The trick, she says, is to look at food as a camera sees it. Photographers and food stylists appreciate each other immensely. And food stylists are grateful when prop stylists are involved in a shoot so that all they have to worry about it the food. Prop stylists, who Custer says get very little recognition for the important work that they do, select the plates, linens, flatware, and other props that might appear in the shoot.

Custer’s business card is a colorful close-up photo of French toast drenched in syrup, a perfect pat of butter just beginning to melt, garnished with perfectly red raspberries and coiled orange peel on gold-rimmed china.

“I denied it for many years,” says Custer about whether or not food stylists are considered artists. “But I do consider myself an artist. You go through the creative process. A painter who works in oils has to think about what they can and can’t do in that medium. I just happen to work with peas and carrots and I have to know when they’ll glisten and what colors will look good with them.”

Custer adds that the most valuable course she ever took was at the Rhode Island School of Design on the theory of color and says that she uses what she learned in that course on nearly every job.

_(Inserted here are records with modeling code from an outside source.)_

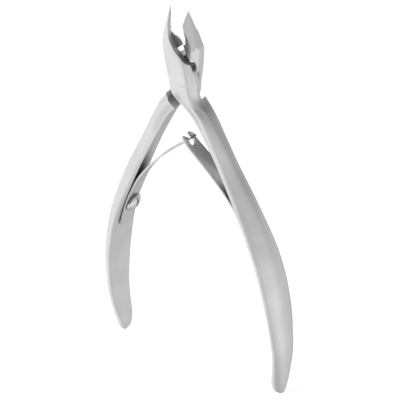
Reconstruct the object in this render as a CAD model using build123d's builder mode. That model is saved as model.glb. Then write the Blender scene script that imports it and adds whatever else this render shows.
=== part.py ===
"""Cuticle nipper with a half-lap joint, double leaf springs and half-jaw blades.

Upright: +Z towards the jaw tips, X across the handles, the pivot axis along Y.
The origin is the centre of the pivot. The rest position is open.
"""
from build123d import *
import math
import os

os.makedirs("parts", exist_ok=True)

# ---- driving dimensions, mm ----
HALF_CLOSE = 7.85          # degrees that each lever turns from open to closed
TIP = (-2.54, -0.77, 18.3)  # left jaw's point, open
HEEL = (-1.98, -3.25, 14.5)  # lower end of the left jaw's cutting edge, open
JAW_CORNER = (-5.3, -0.8, 10.3)  # outer corner where the left jaw starts to narrow
RIDGE_POINT = (4.6, -3.1, 9.8)   # the jaw's outer side passes through its point and these two
FLANK_POINT = (5.45, 0.65, 9.2)
JAW_WIDE = 9.0             # cutting outlines end outside the jaws, this far from the pivot
JAW_CLEAR = 24.5           # and above them at this height
CUT_OUT = 6.0              # cutting depth, more than half the thickness
LAP_GAP = 0.04             # clearance between the two lap faces
RIVET_R = 1.5
RIVET_HEAD_R = 2.3
RIVET_SINK_TOP = 2.9       # the heads' cones run between these two distances from the lap plane
RIVET_SINK_END = 2.1
RUNNING_GAP = 0.03         # radial, rivet in the rear lever
SPRING_THICK = 0.5
SPRING_SPAN = 40.0         # more than a leaf reaches to one side
LEAF_BLANK = 4.0           # half width of the strip before its outline is cut
SEAT_GAP = 0.15            # spring leaf to handle flat
SCREW_Z = -43.6
SCREW_HEAD_R = 2.6
SCREW_HEAD_H = 1.45
SCREW_SHANK_R = 1.1
SCREW_DEPTH = 2.6          # thread length in the handle

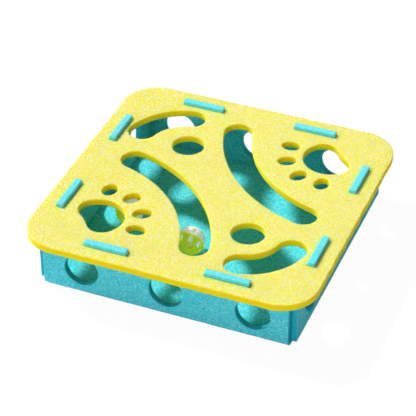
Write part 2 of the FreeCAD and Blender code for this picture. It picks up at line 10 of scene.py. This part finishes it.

Custer, who is 62, looks much younger than her actual age, and it’s surprising to learn that her daughter, Danielle, is in her late 30s. It’s not surprising however, that Danielle was named one of the 10 Best New Chefs in the country in 1998 by Food and Wine magazine and that she grew up watching Julia Child on television with her mom.

One of the highlights of Custer’s career was the chance to work with Julia Child on Rosie O’Donnell’s show. “Even while we were cooking together I was still learning. She liked challenges. We had to make crepe suzettes and she said to me, ‘Delores, I don’t know why they want to do crepe suzettes. I guess it’s for the drama of it all.’”

Naturally, Thanksgiving is Custer’s favorite holiday and the food-styling veteran has her own traditional dishes. One of those things is her corn pudding, which her daughter once put on the menu at one of her restaurants. “It warmed my heart,” says Custer. “Though she usually tweaks everything I do. She’s more upscale and I’m basic.” She also sends recipes out on her holiday cards every year. This year’s is a lime-coconut bar.

In between jobs, Custer is working on the definitive textbook on food styling, which she hopes to complete in the next couple of years. She also teaches recipe development. Chefs are not very good at recording steps in preparation for the consumer, she explains. Eventually, she’d also like to write a book preserving family recipes and food memories. “Recipes should never be a secret,” she says. “They are a wonderful gift.”